SPOC-Web Icon, semantic Knowledge Management

How to... get Things done

Was sind Pass-Phrasen und wie benutzt man sie?

Pass-Phrasen sind einfach sehr lange Passworte, die aus ganzen Worten bestehen und deshalb lesbarer und hoffentlich auch besser zu merken sind.

Seit Sommer 2017 empfielt auch das NIST allen US-Behörden den Einsatz von langen Pass-Phrasen mit 6 bis mindestens 64 Buchstaben. Windows XP und spätere Versionen erlauben zum Beispiel bis zu 127 Zeichen lange Passworte.

Im Gegensatz zu Passworten müssen diese Phrasen nicht kryptisch sein, so dass sie trotz ihrer größeren Länge oft wesentlich leichter zu merken sind. Tatsächlich ist die Länge eines ihrer Kennzeichen: je länger eine Phrase ist, desto sicherer ist sie.

Allerdings sollte man sich davor hüten, ein bekanntes Sprichwort oder einen Satz aus einem Buch zu verwenden. Diese sind ebenfalls bereits weitgehend in sogenannten Rainbow-Tabellen verzeichnet und werden regelmäßig von Hackern abgeprüft.

Die Mikrosekündliche Passphrase

Jede Mikrosekunde ein neuer, ganzer deutscher Satz als sichere Phrase (lesen Sie unten weiter):

Passphrasen sollten einfach zu merken sein

Das menschliche Gehirn ist für den Umgang mit der realen Welt entwickelt und hat kein Problem damit, sich größere Kontexte zu merken. Die Mnemotechnik macht sich dies zunutze und dies hilft uns auch beim Lernen von Pass-Phrasen.

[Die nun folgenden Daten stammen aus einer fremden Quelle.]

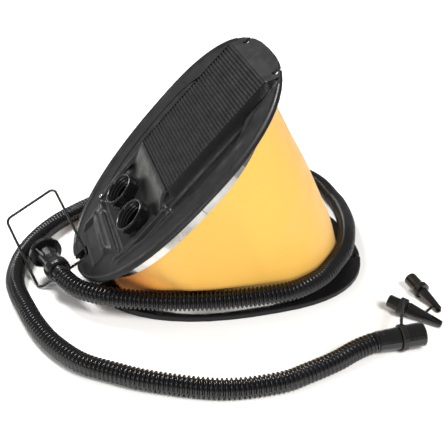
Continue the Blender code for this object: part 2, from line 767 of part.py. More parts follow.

Wissen und Ereignisse wurden jahrtausendelang nur mündlich überliefert und das Medium dafür sind Geschichten gewesen. Wie Terry Pratchett oft beschrieben hat, ist der Mensch eher ein Pan narrans (erzählender Affe) als ein Homo sapiens. Das Gehirn ist eine Maschine zur Muster-Erkennung: es (er-)findet Muster sowohl bei der Beobachtung der Umwelt als auch in zufälligen Sätzen. Noch besser: Je ungewöhnlicher diese Sätze sind, umso besser kann man sie sich merken!

Passphrasen müssen zufällig sein!

Idealerweise bildet man einen Satz aus zufälligen Worten. Sätze bilden eine mentale Einheit und können so wesentlich besser memoriert werden.
Randall Munroe hat in einem seiner Comics die Probleme mit herkömmlichen Passwort-Mustern gezeigt und die Idee der Pass-Phrasen populär gemacht: 

 

In der ersten Zeile wird die Zufälligkeit eines Passworts analysiert, wenn es von Menschen erzeugt wird, die sich bemühen, die wichtigsten Vorschriften anzuwenden. Das dabei entstehende Passwort ist aber schwer zu merkend und trotzdem relativ leicht zu knacken. 

In der zweiten Zeile werden einfach vier zufällige Worte als Pass-Phrase aneinander gereiht. Bei der Analyse wird davon ausgegangen, dass jedes Wort eine Entropie von 11 Bit hat, also aus einem Bestand von ca. 2048 = 2^11 Worten ausgewählt wurde. Die Kombination hat entsprechend 4*11 = 44 Bit Entropie und somit 2^44 = 17 Billionen Möglichkeiten.

Wenn Sie Gefallen an dieser Form von Humor finden, gibt es auch eine auszugsweise deutsche Übersetzung, allerdings nicht von diesem.

Pass-Phrasen wurden bereits 2004 eingehend von Jesper Jensen bei Microsoft diskutiert. In einer Studie aus Cambridge wurde allerdings gezeigt, wie (un-)sicher bekannte oder selbstgewählte Phrasen sind. Es ist deshalb unbedingt notwendig, zufällige Worte zu wählen, da der aktive Wortschatz meist weniger als 2000 Worte umfasst und das Gehirn dazu tendiert, "benachbarte" Worte (passende Adjektive und Verben wie z.B. "rote Sonne") zu wählen, was die Zufälligkeit stark reduziert.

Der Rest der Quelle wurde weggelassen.